§ DATA PROVIDED:
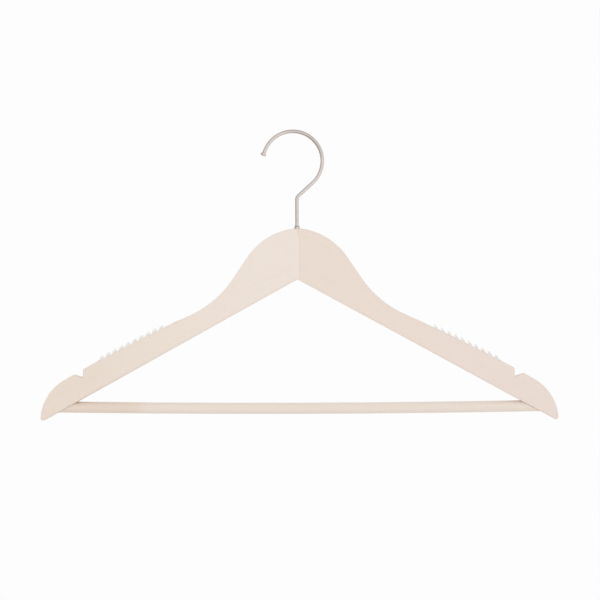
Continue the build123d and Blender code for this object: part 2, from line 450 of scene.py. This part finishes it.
def stripFinish():
    graph = newMaterial("clearStrip")
    place = objectPlace(graph)
    x, y, z = coordinates(graph, place)
    ripple = graph.noise(place, strip["rippleScale"], strip["rippleDetail"])
    haze = graph.noise(place, strip["hazeScale"], strip["hazeDetail"])
    centreX, centreZ = strip["shoulderCentre"]
    height = ((x.size() - centreX) ** 2 + (z - centreZ) ** 2).root() - strip["shoulderRadius"]
    clearer = height.step(strip["clearFrom"], strip["clearTo"]) * strip["clearer"]
    normal = graph.node("ShaderNodeTexCoord", {}, {}, "Normal")
    facing = graph.node("ShaderNodeSeparateXYZ", {}, {"Vector": normal}, "Y").size()
    clearer = clearer + (1 - facing) * strip["sideClearer"]
    glued = 1 - height.step(strip["gluedTo"], strip["gluedFrom"])
    clear = graph.mix(haze.step(strip["hazeFrom"], strip["hazeTo"]), strip["tone"], strip["dull"])
    unevenHaze = haze - noiseMiddle
    opacity = strip["opacity"] - clearer + unevenHaze * strip["hazeOpacity"]
    settings = {
        "Base Color": graph.mix(glued, clear, strip["glued"]),
        "Roughness": strip["roughness"] + unevenHaze * strip["hazeRoughness"],
        "Alpha": opacity.larger(glued),
        "Specular IOR Level": strip["specular"],
    }
    return closeWith(graph, settings, [(ripple, *strip["rippleBump"])])


clearStrip = stripFinish()
for node in ("left_grip_strip", "right_grip_strip"):
    dress(node, clearStrip)
print("strips done")

# Studio: pale floor well below that fades into the background, a white surround, and three soft lamps
studio = {
    "background": 0.982,
    "floorHeight": -0.62,
    "floorRadius": 9.0,
    "floorTone": 0.86,
    "fadeStart": 0.25,
    "fadeEnd": 0.9,
    "surround": 0.93,
    "darkSide": 0.94,
    "towardsRight": 0.4,
    "towardsTop": 0.6,
    "darkTo": -1.0,
    "lightFrom": 0.9,
    "floorSegments": 96,
}


# 1 for the camera and for what metal and clear plastic show, 0 for the light that falls on the object
def isSeen(graph):
    kinds = ("Camera", "Glossy", "Transmission")
    camera, glossy, through = (graph.node("ShaderNodeLightPath", {}, {}, f"Is {kind} Ray") for kind in kinds)
    return camera.larger(glossy).larger(through)


def makeWorld():
    world = bpy.data.worlds.new("studio")
    bpy.context.scene.world = world
    graph = Graph(world)
    level = (studio["background"],) * 3 + (1.0,)
    shown = graph.node("ShaderNodeBackground", {}, {"Color": level, "Strength": 1.0})
    direction = graph.node("ShaderNodeTexCoord", {}, {}, "Generated")
    x = graph.node("ShaderNodeSeparateXYZ", {}, {"Vector": direction}, "X")
    z = graph.node("ShaderNodeSeparateXYZ", {}, {"Vector": direction}, "Z")
    towards = x * studio["towardsRight"] + z * studio["towardsTop"]
    bright = towards.step(studio["darkTo"], studio["lightFrom"])
    lightness = studio["darkSide"] + bright * (1 - studio["darkSide"])
    fill = graph.node(
        "ShaderNodeBackground",
        {},
        {"Color": (1.0, 1.0, 1.0, 1.0), "Strength": lightness * studio["surround"]},
    )
    seen = graph.node("ShaderNodeMixShader", {}, {0: isSeen(graph), 1: fill, 2: shown})
    graph.node("ShaderNodeOutputWorld", {}, {"Surface": seen})


def makeFloor():
    mesh = bpy.data.meshes.new("floor")
    bm = bmesh.new()
    segments, radius = studio["floorSegments"], studio["floorRadius"]
    bmesh.ops.create_circle(bm, cap_ends=True, segments=segments, radius=radius)
    bm.to_mesh(mesh)
    bm.free()
    floor = bpy.data.objects.new("floor", mesh)
    floor.location = (0.0, 0.0, studio["floorHeight"])
    bpy.context.collection.objects.link(floor)
    graph = newMaterial("floorPale")
    tone = (studio["floorTone"],) * 3 + (1.0,)
    place = graph.node("ShaderNodeNewGeometry", {}, {}, "Position")
    flat = graph.node("ShaderNodeVectorMath", {"operation": "MULTIPLY"}, {0: place, 1: (1.0, 1.0, 0.0)})
    distance = graph.node("ShaderNodeVectorMath", {"operation": "LENGTH"}, {0: flat}, "Value")
    lit = graph.node("ShaderNodeBsdfDiffuse", {}, {"Color": tone})
    white = graph.node("ShaderNodeEmission", {}, {"Color": (studio["background"],) * 3 + (1.0,)})
    far = distance.step(studio["fadeStart"], studio["fadeEnd"])
    blend = graph.node("ShaderNodeMixShader", {}, {0: far, 1: lit, 2: white})
    graph.node("ShaderNodeOutputMaterial", {}, {"Surface": blend})
    floor.data.materials.append(graph.owner)


lamps = {
    "key": {"place": (0.5, -1.9, 0.7), "size": (1.6, 1.2), "power": 1.6},
    "fill": {"place": (-1.3, -1.5, 0.1), "size": (1.2, 1.2), "power": 0.7},
    "low": {"place": (0.0, -0.9, -0.57), "size": (1.8, 0.5), "power": 0.9},
}


def makeLamps():
    for name, lamp in lamps.items():
        data = bpy.data.lights.new(name, "AREA")
        data.shape = "RECTANGLE"
        data.size, data.size_y = lamp["size"]
        data.energy = lamp["power"]
        thing = bpy.data.objects.new(name, data)
        thing.location = lamp["place"]
        aim = middle - Vector(lamp["place"])
        thing.rotation_mode = "QUATERNION"
        thing.rotation_quaternion = aim.to_track_quat("-Z", "Y")
        bpy.context.collection.objects.link(thing)


# Warm grey cards that only shiny surfaces show.
# They give the round wire its darker lower left and its greyer top.
cards = {
    "left": {"place": (-0.75, -0.1, -0.25), "size": 2.0, "tone": (0.62, 0.555, 0.525, 1.0)},
    "below": {"place": (-0.24, -0.1, -0.53), "size": 0.75, "tone": (0.52, 0.45, 0.42, 1.0)},
    "above": {"place": (-0.2, -0.1, 0.75), "size": 1.9, "tone": (0.72, 0.68, 0.66, 1.0)},
}


def makeCard(name, card):
    mesh = bpy.data.meshes.new(name)
    bm = bmesh.new()
    bmesh.ops.create_grid(bm, x_segments=1, y_segments=1, size=card["size"] / 2)
    bm.to_mesh(mesh)
    bm.free()
    thing = bpy.data.objects.new(name, mesh)
    thing.location = card["place"]
    thing.rotation_mode = "QUATERNION"
    thing.rotation_quaternion = (Vector() - Vector(card["place"])).to_track_quat("-Z", "Y")
    bpy.context.collection.objects.link(thing)
    for kind in ("camera", "diffuse", "transmission", "volume_scatter", "shadow"):
        setattr(thing, f"visible_{kind}", False)
    graph = newMaterial(f"{name}Grey")
    grey = graph.node("ShaderNodeEmission", {}, {"Color": card["tone"]})
    graph.node("ShaderNodeOutputMaterial", {}, {"Surface": grey})
    mesh.materials.append(graph.owner)


makeWorld()
makeFloor()
makeLamps()
for name, card in cards.items():
    makeCard(f"{name}Card", card)
print("studio done")

# Camera at the photograph's own angle: a little to the right of straight on, with a slight roll
camera = {
    "place": (0.04828, -1.28878, -0.14318),
    "turn": 2.048,
    "roll": -0.31,
    "lens": 90.0,
    "sensor": 36.0,
    "clip": (0.01, 50.0),
}


def makeCamera():
    data = bpy.data.cameras.new("camera")
    data.lens, data.sensor_width = camera["lens"], camera["sensor"]
    data.clip_start, data.clip_end = camera["clip"]
    thing = bpy.data.objects.new("camera", data)
    thing.matrix_world = (
        Matrix.Translation(camera["place"])
        @ Matrix.Rotation(radians(camera["turn"]), 4, "Z")
        @ Matrix.Rotation(radians(90.0), 4, "X")
        @ Matrix.Rotation(radians(camera["roll"]), 4, "Z")
    )
    bpy.context.collection.objects.link(thing)
    bpy.context.scene.camera = thing


makeCamera()
bpy.context.scene.view_settings.view_transform = "Standard"
print("camera done")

§ EXERCISE PROMPT: Copy out each line of the material that holds the word "scene".

§ OUTPUT FOR THIS EXERCISE:
Continue the build123d and Blender code for this object: part 2, from line 450 of scene.py. This part finishes it.
    bpy.context.scene.world = world
    bpy.context.scene.camera = thing
bpy.context.scene.view_settings.view_transform = "Standard"